Wir reden über Kindergartenerfahrungen in Indien. Das frühe Zählenlernen, der Leistungsdruck, das „good boy, bad girl“-Schema, mit dem schon so früh pauschale Bewertungen verteilt werden. Dabei wünschen wir uns in den Kleinkindjahren vor allem Bezogenheit, Raum, Geborgenheit. Wir reden darüber, wie man sich in Auroville am besten bewegt: mit Fahrrad (aber nicht bei Nacht), mit Scooter oder Auto-Rikscha. Darüber, wo man essen kann: hier gibt es gutes indisches Essen, Tali, von zwei Frauen gekocht. Dort Falafel.
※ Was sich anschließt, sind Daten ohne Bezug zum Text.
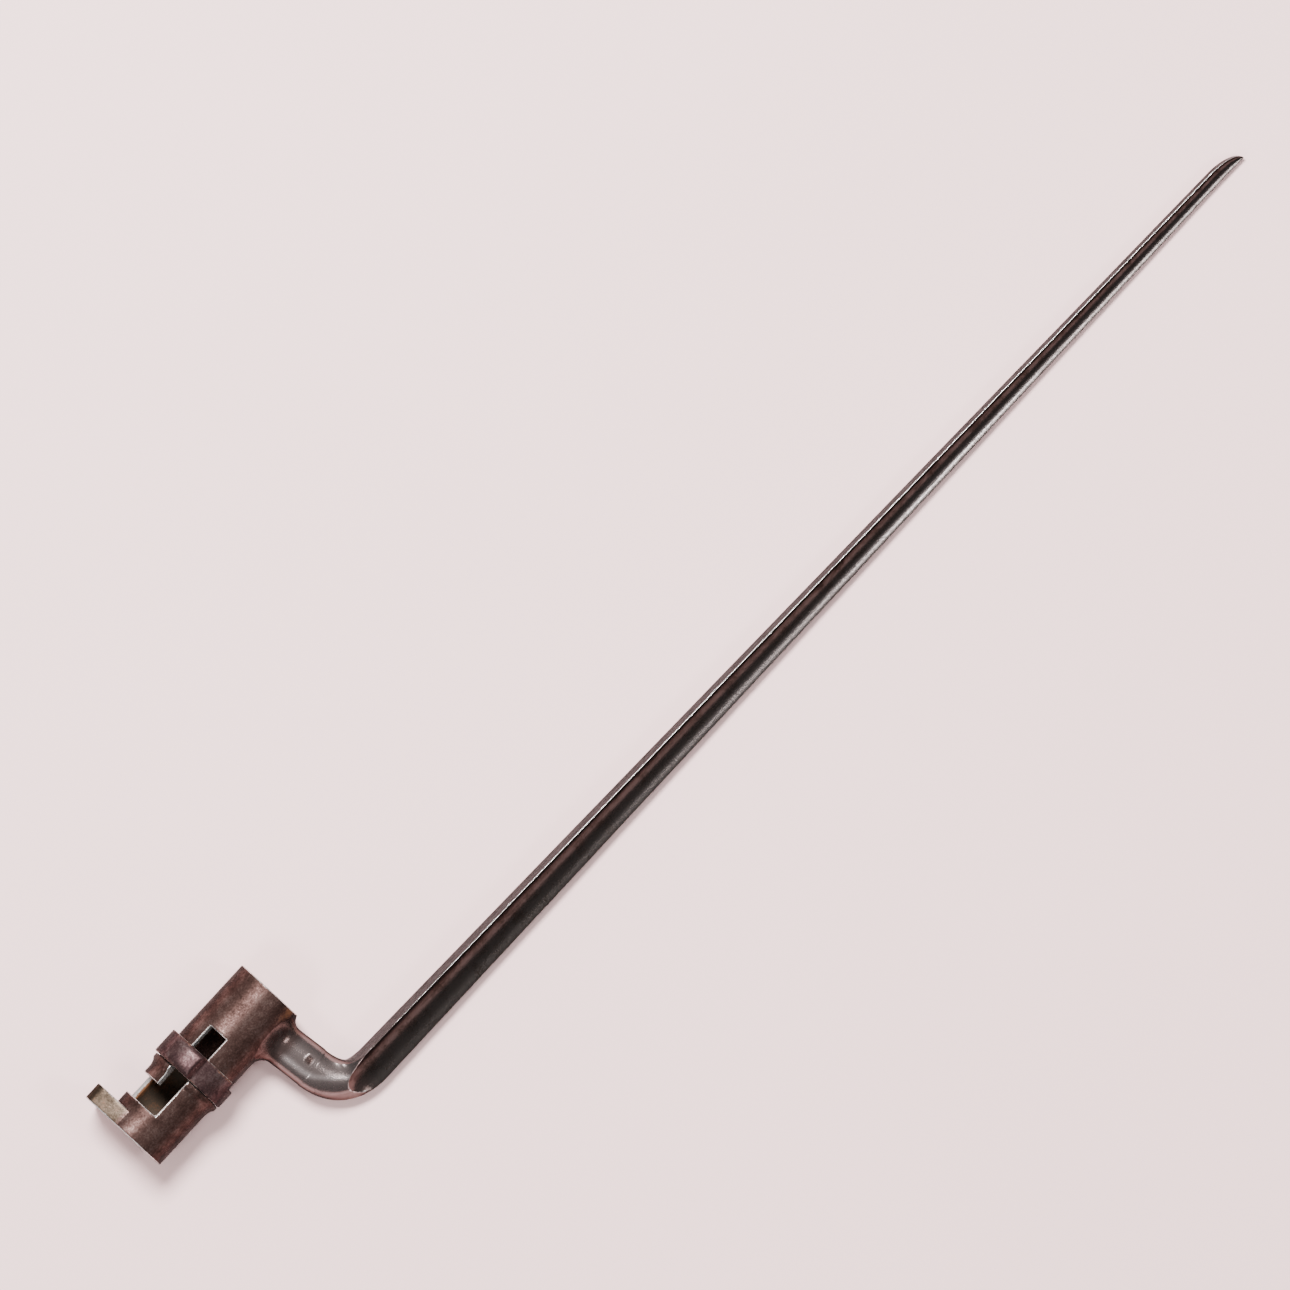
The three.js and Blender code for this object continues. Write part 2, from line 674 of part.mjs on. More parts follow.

Und schließlich reden wir auch darüber, was es bedeutet, hier länger zu bleiben, und warum man sich dafür entscheidet: In Gemeinschaft leben. Kulturübergreifend. Nachhaltig. Sinnvoll. Spirituell. Mit Menschen, die ähnliche Werte teilen. Einfach ist es nicht. Auch Auroville ist kein Paradies. Es wird eine Menge Freiwilligenarbeit erwartet, die kaum bezahlt wird, jedenfalls nicht mit Geld. Dafür kann man aber Erfahrungen machen, Dinge ausprobieren, Neues schaffen.
Über alledem liegt ein wunderbar friedliche Atmosphäre. Die Kinder spielen ungestört, in Freiheit, geborgen. Dieser Ort hat eine ganz eigene Poesie. Ich weiß es nicht, ob es die Dinge sind oder viel mehr das, was die Dinge umgibt, die Art wie ausgewählt wurde, zusammengestellt, der Geist, der darin herrscht.
Es ist ein Ort, wie er sein soll für Kinder. Aber auch für Erwachsene. Liebe und Umsicht verströmend, Bewusstsein, weit, raumgebend, organisch, schön. Alles lebt und atmet hier. Jede Tasse, jede Puppe und jeder Stein. Zauber.
Es braucht viel mehr Orte wie diesen, auf dieser Welt.